Son tres las condiciones para la educación en valores:

Primera: conocer al estudiante en cuanto a: determinantes internas de la personalidad (intereses, valores, concepción del mundo, motivación, etc.); actitudes y proyecto de vida (lo que piensa, lo que desea, lo que dice y lo que hace).

 Segunda: conocer el entorno ambiental para determinar el contexto de actuación (posibilidades de hacer).

Tercera: definir un modelo ideal de educación.

Incidencias de la educación en valores:

•Desarrolla la capacidad valorativa en el individuo y permite reflejar adecuadamente el sistema objetivo.

•Desarrolla la capacidad transformadora y participativa con significación positiva hacia la sociedad.

•Desarrolla la espiritualidad y la personalidad hacia la integralidad y el perfeccionamiento humano.

•Transforma lo oficialmente instituido a través de las normas morales, los sistemas educativos, el derecho, la política y la ideología.

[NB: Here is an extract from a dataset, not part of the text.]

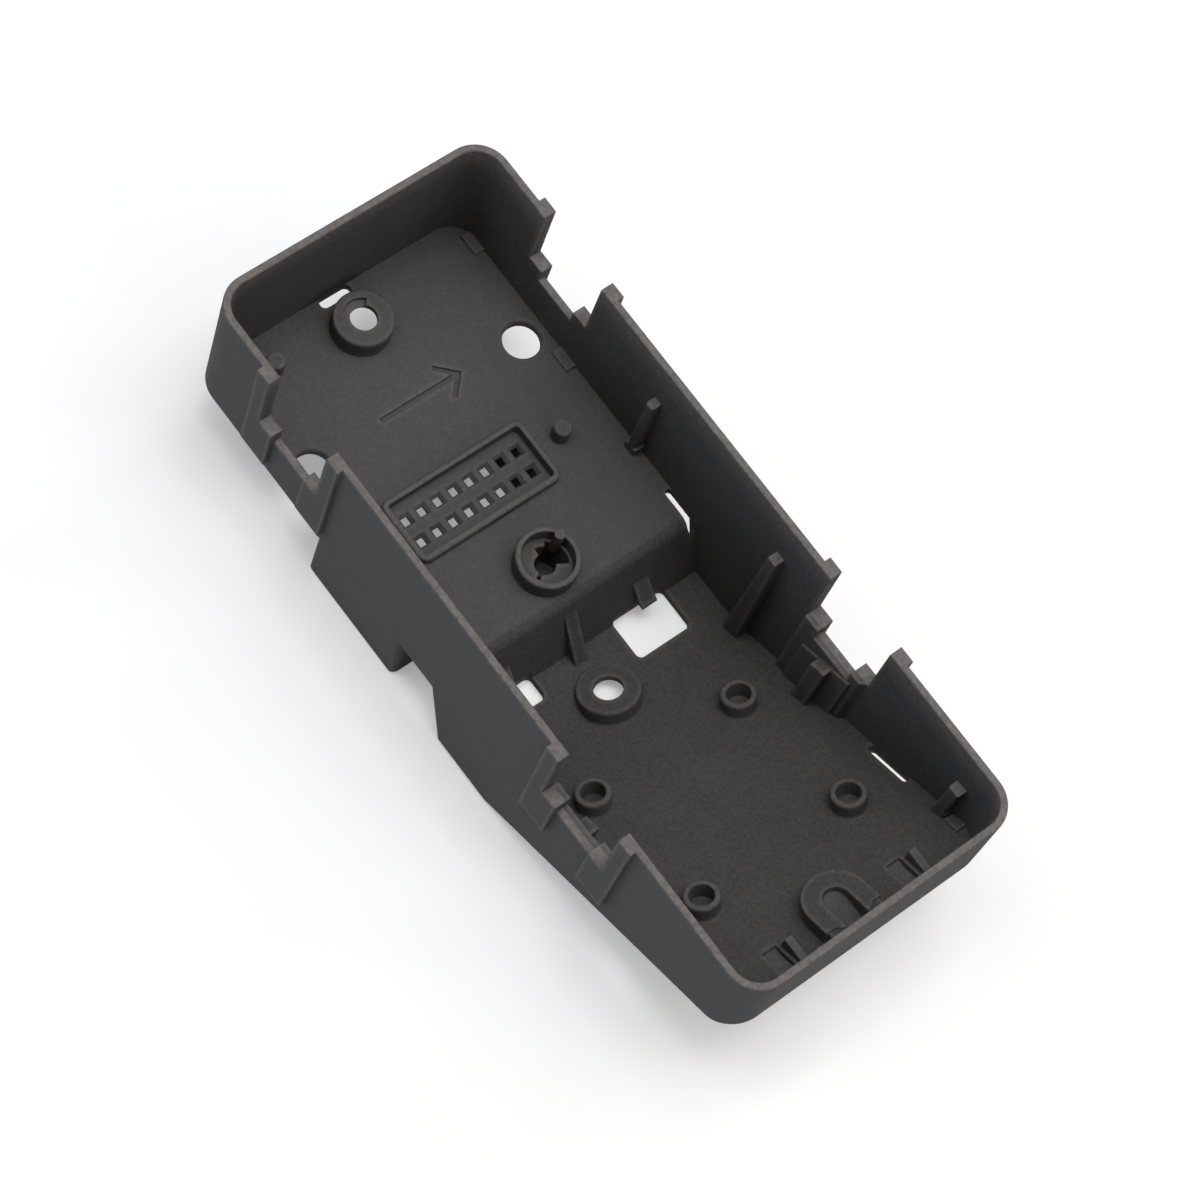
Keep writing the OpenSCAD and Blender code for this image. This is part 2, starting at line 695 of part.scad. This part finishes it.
// The room inside the lamp cup, down to its ledge, and the openings in the ledge
module lamp_cup_cut() {
    lug_depth = lamp_depth - lug_step;
    lug_top = lug_depth + cup_ledge_h + over / 2;
    translate([cup_x, 0, shelf_z + cup_ledge_h]) cylinder(h = cup_h, r = cup_bore_r);
    translate([cup_x, 0, shelf_z - lamp_depth]) cylinder(h = lamp_depth + cup_h, d = lamp_bore_d);
    translate([cup_x, 0, shelf_z - lug_depth]) {
        cylinder(h = lug_top, d = lamp_open_d);
        rotate([0, 0, lug_start]) rotate_extrude(angle = lug_sweep) square([lug_out, lug_top]);
        rotate([0, 0, lug_start + lug_sweep / 2])
            rotate_extrude(angle = turn_sweep + lug_sweep / 2) square([turn_out, lug_top]);
        rotate([0, 0, key_slot_angle]) translate([0, -key_slot_w / 2, 0])
            cube([key_slot_out, key_slot_w, lug_top]);
    }
}

// Small pin that stands on the cup's ledge beside its rim
module cup_pin() {
    translate([cup_x, 0, 0]) rotate([0, 0, cup_pin_angle])
        translate([cup_pin_out, 0, shelf_z - floor_t])
            cylinder(h = floor_t + cup_h + cup_pin_h, d = cup_pin_d);
}

// Ring boss with a small hole through its roof, hollow from below
module ring_boss(d, h, fillet) {
    rotate_extrude() {
        boss_section(d / 2, h, boss_edge_r, sunk);
        if (fillet > 0) foot_section(d / 2, fillet);
    }
}

module ring_boss_cut(h, bore, room_d, mouth_d, under) {
    roof = h - ring_roof_t;
    widen = (mouth_d - room_d) / (roof + under);
    translate([0, 0, -under - over]) cylinder(h = h + under + 2 * over, d = bore);
    translate([0, 0, -under - over])
        cylinder(h = roof + under + over, d1 = mouth_d + widen * over, d2 = room_d);
}

// Curved recess beside the hole of the shelf's ring boss
module key_recess() {
    translate([ring_a_x, 0, shelf_z + ring_a_h - key_sink])
        rotate([0, 0, key_start]) rotate_extrude(angle = key_sweep)
            square([key_r, key_sink + over]);
}

// Locating pin with a rounded head edge
module locating_pin(x, y) {
    translate([x, y, shelf_z]) rotate_extrude() boss_section(pin_d / 2, pin_h, pin_edge_r, sunk);
}

// Low pads beside the side walls
module low_pads() {
    for (x = [pad_a_x, pad_b_x])
        translate([x, inner_y - pad_w, shelf_z - sunk])
            cube([pad_l, pad_w + sunk, pad_h + sunk]);
    on_slope(end_u - pad_c_back, inner_y - pad_w) translate([0, 0, -sunk])
        cube([pad_c_l, pad_w + sunk, pad_h + sunk]);
}

// Slot with round ends that runs along Y
module end_slot() {
    r = end_slot_w / 2;
    translate([wall_t + end_slot_gap, -end_slot_l / 2, shelf_z - floor_t - over])
        block([end_slot_w, end_slot_l, floor_t + 2 * over], r - seam);
}

// Plain engraved arrow
module arrow() {
    half = arrow_w / 2;
    slant = arrow_stroke * sqrt(2);
    translate([arrow_x, arrow_y, shelf_z - arrow_sink]) linear_extrude(arrow_sink + over) {
        translate([-arrow_stroke / 2, -arrow_l / 2])
            square([arrow_stroke, arrow_l - slant / 2]);
        for (side = [0, 1]) mirror([side, 0]) translate([0, arrow_l / 2])
            polygon([[0, 0], [half, -half], [half - slant / 2, -half - slant / 2], [0, -slant]]);
    }
}

// Window through the well's floor
module window(l, side) {
    translate([window_x, side > 0 ? window_y : -window_y - window_w, -over])
        block([l, window_w, catch_z / 2 + floor_t / 2 + over], window_r);
}

// Sloping catch on the step wall, flat below
module window_catch() {
    root = step_face_x(catch_z);
    across(catch_y - catch_w / 2, catch_y + catch_w / 2)
        polygon([[root - sunk, catch_z], [root + catch_out, catch_z],
                 [step_face_x(catch_z + catch_h), catch_z + catch_h],
                 [step_face_x(catch_z + catch_h) - sunk, catch_z + catch_h]]);
}

// Tall gusset on the centreline between the step wall and the well's floor
module gusset() {
    head_z = shelf_z - gusset_drop;
    across(-gusset_w / 2, gusset_w / 2)
        polygon([[step_face_x(0) - sunk, floor_t - sunk], [foot_x + gusset_out, floor_t - sunk],
                 [foot_x + gusset_out, floor_t],
                 [step_face_x(head_z), head_z], [step_face_x(head_z) - sunk, head_z]]);
}

// Board boss square to the rising floor, with its bore
module board_bosses() {
    for (u = [board_u, board_u + board_pitch_u])
        on_slope(u, board_y) rotate_extrude() {
            boss_section(board_d / 2, board_h, boss_edge_r, sunk);
            foot_section(board_d / 2, boss_foot_r);
        }
}

module board_bores() {
    for (u = [board_u, board_u + board_pitch_u])
        on_slope(u, board_y) translate([0, 0, -board_sink])
            cylinder(h = board_h + board_sink + over, d = board_bore);
}

// U-shaped collar that opens to the end wall
module collar() {
    wall_u = (tray_l - wall_t / 2 - slope_x) / cos(slope_angle);
    intersection() {
        on_slope(0, 0) {
            translate([collar_u, 0, -sunk]) cylinder(h = collar_h + sunk, r = collar_r);
            translate([collar_u, -collar_r, -sunk])
                cube([wall_u - collar_u - collar_relief_l, 2 * collar_r, collar_h + sunk]);
            translate([collar_u, -collar_r + collar_relief, -sunk])
                cube([wall_u - collar_u + over, 2 * (collar_r - collar_relief),
                      collar_h - collar_relief + sunk]);
        }
        translate([0, -tray_w / 2, 0]) cube([tray_l - wall_t / 2, tray_w, tray_h]);
    }
}

// The collar's slot, down to a level floor, as far as the end wall
module collar_slot_cut() {
    end_sink = collar_h - collar_sink;
    floor_z = floor_t + (collar_u - collar_slot / 2) * sin(slope_angle)
        + end_sink * cos(slope_angle);
    intersection() {
        on_slope(collar_u, 0) translate([0, 0, -slope_t]) {
            cylinder(h = collar_h + slope_t + over, d = collar_slot);
            translate([0, -collar_slot / 2, 0])
                cube([tray_l, collar_slot, collar_h + slope_t + over]);
        }
        translate([0, -tray_w / 2, floor_z]) cube([tray_l - wall_t, tray_w, tray_h]);
    }
}

// Upright hook beside its pocket, tied to the end wall
module hook(side) {
    x = tray_l - wall_t - hook_l;
    y0 = side * hook_y + hook_pocket_w / 2 + hook_gap;
    across(y0, y0 + hook_t)
        polygon([[x, slope_z(x) - sunk], [x, hook_top], [tray_l - wall_t + sunk, hook_top],
                 [tray_l - wall_t + sunk, slope_z(tray_l - wall_t) - sunk]]);
}

// Pocket with a level floor that runs out into a floor along the rise
module hook_pocket(side) {
    start_z = floor_t + hook_u * sin(slope_angle) - hook_pocket_sink * cos(slope_angle);
    intersection() {
        on_slope(hook_u, side * hook_y - hook_pocket_w / 2) translate([0, 0, -hook_pocket_deep])
            cube([hook_pocket_l, hook_pocket_w, hook_pocket_deep + over]);
        translate([0, -tray_w / 2, start_z]) cube([tray_l, tray_w, tray_h]);
    }
}

// Narrow slots beside the walls, left by the mould's cores
module core_slots() {
    outer = inner_y - core_slot_gap;
    translate([core_a_x, outer - core_slot_w, shelf_z - core_a_h])
        block([core_a_l, core_slot_w, core_a_h + over], core_slot_w / 2 - seam);
    on_slope(core_b_u, outer - core_slot_w) translate([0, 0, -slope_t - over])
        block([core_b_l, core_slot_w, slope_t + 2 * over], core_slot_w / 2 - seam);
}

// The whole tray
module housing() color([0.27, 0.265, 0.26]) translate([-tray_l / 2, 0, 0]) {
    difference() {
        union() {
            difference() {
                outer_form();
                hollow();
                rim_rounding();
            }
            both_sides() {
                guides(notch_a_x);
                guides(notch_b_x);
                stiffened_wall(notch_b_x);
                wall_rib(rib_a_x, rib_a_w, shelf_z);
                wall_rib(rib_c_x, rib_c_w, slope_z(rib_c_x));
                middle_rib();
                low_pads();
                window_catch();
                board_bosses();
            }
            difference() {
                shroud_outside();
                shroud_room();
            }
            field_frame();
            lamp_cup();
            translate([ring_a_x, 0, shelf_z]) ring_boss(ring_a_d, ring_a_h, 0);
            intersection() {
                on_slope(ring_b_u, 0) ring_boss(ring_b_d, ring_b_h, boss_foot_r);
                translate([0, -tray_w / 2, floor_t / 2]) cube([tray_l, tray_w, tray_h]);
            }
            locating_pin(pin_a_x, -pin_y);
            locating_pin(pin_b_x, pin_y);
            gusset();
            collar();
            hook(-1);
            hook(1);
        }
        both_sides() {
            notch_cut(notch_a_x);
            notch_cut(notch_b_x);
            board_bores();
            core_slots();
            translate([plain_x, plain_y, shelf_z - floor_t - over])
                cylinder(h = floor_t + 2 * over, d = plain_d);
            translate([plain_x, plain_y, shelf_z - plain_edge])
                cylinder(h = plain_edge + over, d1 = plain_d, d2 = plain_d + 2 * (plain_edge + over));
        }
        field_cut();
        terminal_openings();
        lamp_cup_cut();
        translate([ring_a_x, 0, shelf_z])
            ring_boss_cut(ring_a_h, ring_a_bore, ring_a_room_d, ring_a_mouth_d, floor_t);
        on_slope(ring_b_u, 0)
            ring_boss_cut(ring_b_h, ring_b_bore, ring_b_room_d, ring_b_mouth_d, slope_t);
        key_recess();
        end_slot();
        arrow();
        window(window_l, 1);
        window(window_small_l, -1);
        collar_slot_cut();
        hook_pocket(-1);
        hook_pocket(1);
    }
    cup_pin();
}

housing();
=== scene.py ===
import math
import bpy
from mathutils import Matrix, Vector

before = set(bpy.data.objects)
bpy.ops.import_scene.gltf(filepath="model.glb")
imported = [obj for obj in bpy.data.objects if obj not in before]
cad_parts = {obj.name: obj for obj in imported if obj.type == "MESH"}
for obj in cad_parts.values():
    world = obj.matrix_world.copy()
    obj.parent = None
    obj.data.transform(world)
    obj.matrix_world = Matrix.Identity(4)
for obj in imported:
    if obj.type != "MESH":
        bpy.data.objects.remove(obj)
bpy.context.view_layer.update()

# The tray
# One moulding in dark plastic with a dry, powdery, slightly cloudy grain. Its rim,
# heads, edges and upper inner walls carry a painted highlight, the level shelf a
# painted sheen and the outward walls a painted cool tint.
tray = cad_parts["housing"]

# colours; the mean of the first four was fitted together with the softboxes. The fifth
# is a painted cool tint, the sixth serves both pale dust specks and a painted sheen,
# and the last is a painted highlight
warm_light = (0.0825, 0.0778, 0.0752, 1.0)
warm_dark = (0.0705, 0.0666, 0.0645, 1.0)
cool_light = (0.0635, 0.0640, 0.0645, 1.0)
cool_dark = (0.0530, 0.0535, 0.0542, 1.0)
painted_cool_tint_colour = (0.0675, 0.0688, 0.0715, 1.0)
dust_and_sheen_colour = (0.1250, 0.1160, 0.1110, 1.0)
painted_highlight_colour = (0.1900, 0.1730, 0.1640, 1.0)

# sizes of the grains and patches, in metres
grain_size = 0.00026
mottle_size = 0.00048
cloud_size = 0.0050
dust_size = 0.00030
highlight_patch_size = 0.0006
grain_depth = 0.00006
edge_radius = 0.00030
thin_wall = 0.00070

# where the painted highlight, the painted sheen and the painted cool tint lie, in
# metres
highlight_height = 0.0215
highlight_reach = 0.0197
height_fade = 0.0003
reach_fade = 0.0002
upper_wall_light_start = 0.0262
rim_height = 0.0306
well_clear = 0.0070
shelf_reach = 0.0090
wall_start = 0.004
wall_full = 0.010

# how much of the paler or plainer colour shows where it is strongest
speck_share = 0.40
shelf_sheen_share = 0.36
painted_cool_tint_share = 0.75
upper_wall_light_share = 0.55
edge_highlight_share = 0.60
least_highlight = 0.45

# how dull the plastic is and how strongly its grain shows
gloss_level = 0.08
smoothest = 0.73
roughest = 0.87
grain_strength = 0.4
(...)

Los valores no son pues el resultado de una comprensión, y mucho menos de una información pasiva, ni tampoco de actitudes conducidas sin significación propia, por el sujeto. Es algo más complejo y multilateral pues se trata de los componentes de la personalidad, sus contenidos y sus formas de expresión a través de conductas y comportamientos, por lo tanto sólo se puede educar en valores a través de conocimientos, habilidades de valoración-reflexión y la actividad práctica.